Friday, August 20, 2021



Reporter asks

The President also said there is no national security interest, no national interest, in Afghanistan. I'm a little confused by that. Can you explain why there is no national interest n Afghanistan, why did we have troops there for twenty years if there is no national interest in Afghanistan?

Pentagon spokesman John Kirby responds

We had a significant interest in being in Afghanistan, to our national security, twenty years ago. You've heard the President talk about this. The goals was to defeat, decimate Al Qaeda, to prevent Al Qaeda from launching attacks on the homeland from Afghanistan. We did that.

Mission accomplished! It was great that the USA invaded Afghanistan twenty years ago, and great that we've now left. It's a perfect world.

Obviously, a question of why soldiers were dispatched to Afghanistan twenty years ago with no national interest involved is much better posed to the President who actually dispatched those soldiers.

Kirby's answer, though, is revealing.  His argument rests on two propositions: a) the incursion twenty years ago prevented Al Qaeda from attacking the USA; b) the withdrawal will not reinvigorate Al Qaeda to the extent that it will be able to launch terrorist attacks it would not otherwise have been able to.

Either may be true, neither may be true, or one or the other may be. Kirby notes Al Qaeda is degraded, though Biden had (inaccurately) claimed it is "gone" from Afghanistan. (Note: age takes its toll.) That may be enough.

Or not.   As The New York Times summarized, "The Taliban are in power again without the help of Al Qaeda, and they have understood that they lost their government and their country in 2001 because of Al Qaeda. " However, the other is  "American intelligence capabilities in Afghanistan will be degraded with no military or diplomatic presence on the ground and with American troops and drones based hundreds of miles away."

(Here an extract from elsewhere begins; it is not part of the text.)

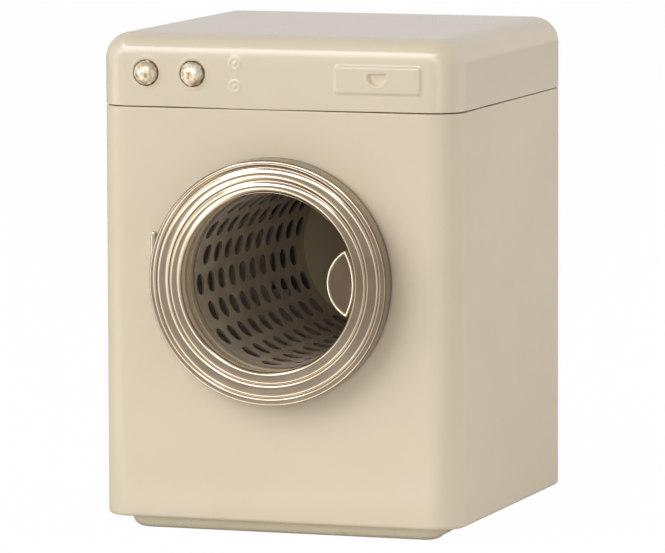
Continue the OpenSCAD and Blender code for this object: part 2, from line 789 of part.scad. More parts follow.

Or perhaps both will prevail. The Taliban may tread carefully because Al Qaeda got the Taliban in trouble the first time around. Yet, whatever intelligence capabilities we had in Afghanistan we probably no longer have.  It's a situation which can confuse anyone, particularly a reporter who would ask today's Pentagon about a perceived national security interest 20 years before Joe Biden became President.